### What this task involves
Copy down all of the data underneath, exactly as shown.

### Supplied data
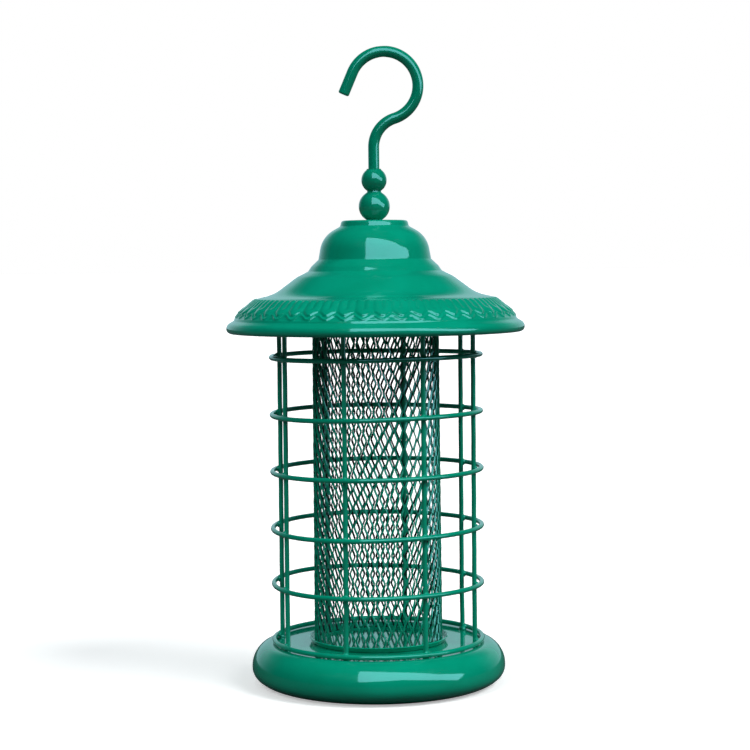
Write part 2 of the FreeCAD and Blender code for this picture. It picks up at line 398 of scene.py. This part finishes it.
def enamel(name, deep, light, peel, waves, roughness):
    """Glossy enamel: uneven green, lighter where it runs thin on edges, faint orange peel.

    The colour varies between deep and light; peel and waves are the heights in mm of the
    orange peel and of the slow unevenness under it.
    """
    material, tree, shader, place = node_material(name)
    clouds = ramp(tree, noise(tree, place, 38.0, 3.0), [(0.3, deep), (0.7, light)])
    edge = tree.nodes.new("ShaderNodeNewGeometry").outputs["Pointiness"]
    thin = spread(tree, edge, 0.53, 0.62, 0.0, 0.5)
    mix = tree.nodes.new("ShaderNodeMix")
    mix.data_type = "RGBA"
    mix.inputs["B"].default_value = (*[min(1.0, c * 1.35 + 0.004) for c in light], 1)
    tree.links.new(thin, mix.inputs["Factor"])
    tree.links.new(clouds, mix.inputs["A"])
    tree.links.new(mix.outputs["Result"], shader.inputs["Base Color"])
    tree.links.new(
        spread(tree, noise(tree, place, 160.0, 4.0), 0.3, 0.7, roughness * 0.7, roughness * 1.4),
        shader.inputs["Roughness"])
    slow = bump(tree, noise(tree, place, 45.0, 1.0), waves * MM)
    fine = bump(tree, noise(tree, place, 520.0, 2.0), peel * MM, slow)
    tree.links.new(fine, shader.inputs["Normal"])
    shader.inputs["IOR"].default_value = 1.5
    shader.inputs["Specular IOR Level"].default_value = 0.2
    shader.inputs["Coat Weight"].default_value = 1.0
    shader.inputs["Coat Roughness"].default_value = 0.03
    shader.inputs["Coat IOR"].default_value = 1.5
    return material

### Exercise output
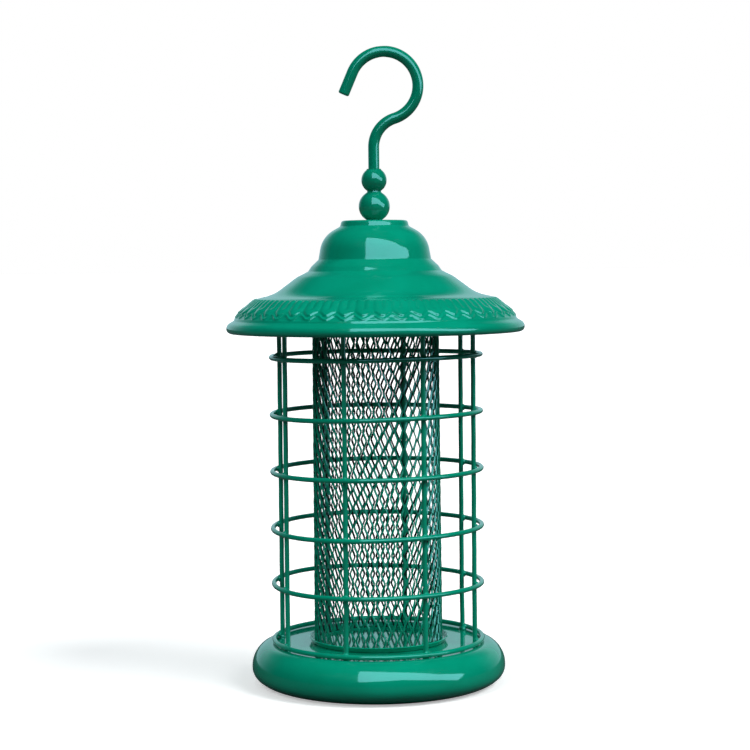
Write part 2 of the FreeCAD and Blender code for this picture. It picks up at line 398 of scene.py. This part finishes it.
def enamel(name, deep, light, peel, waves, roughness):
    """Glossy enamel: uneven green, lighter where it runs thin on edges, faint orange peel.

    The colour varies between deep and light; peel and waves are the heights in mm of the
    orange peel and of the slow unevenness under it.
    """
    material, tree, shader, place = node_material(name)
    clouds = ramp(tree, noise(tree, place, 38.0, 3.0), [(0.3, deep), (0.7, light)])
    edge = tree.nodes.new("ShaderNodeNewGeometry").outputs["Pointiness"]
    thin = spread(tree, edge, 0.53, 0.62, 0.0, 0.5)
    mix = tree.nodes.new("ShaderNodeMix")
    mix.data_type = "RGBA"
    mix.inputs["B"].default_value = (*[min(1.0, c * 1.35 + 0.004) for c in light], 1)
    tree.links.new(thin, mix.inputs["Factor"])
    tree.links.new(clouds, mix.inputs["A"])
    tree.links.new(mix.outputs["Result"], shader.inputs["Base Color"])
    tree.links.new(
        spread(tree, noise(tree, place, 160.0, 4.0), 0.3, 0.7, roughness * 0.7, roughness * 1.4),
        shader.inputs["Roughness"])
    slow = bump(tree, noise(tree, place, 45.0, 1.0), waves * MM)
    fine = bump(tree, noise(tree, place, 520.0, 2.0), peel * MM, slow)
    tree.links.new(fine, shader.inputs["Normal"])
    shader.inputs["IOR"].default_value = 1.5
    shader.inputs["Specular IOR Level"].default_value = 0.2
    shader.inputs["Coat Weight"].default_value = 1.0
    shader.inputs["Coat Roughness"].default_value = 0.03
    shader.inputs["Coat IOR"].default_value = 1.5
    return material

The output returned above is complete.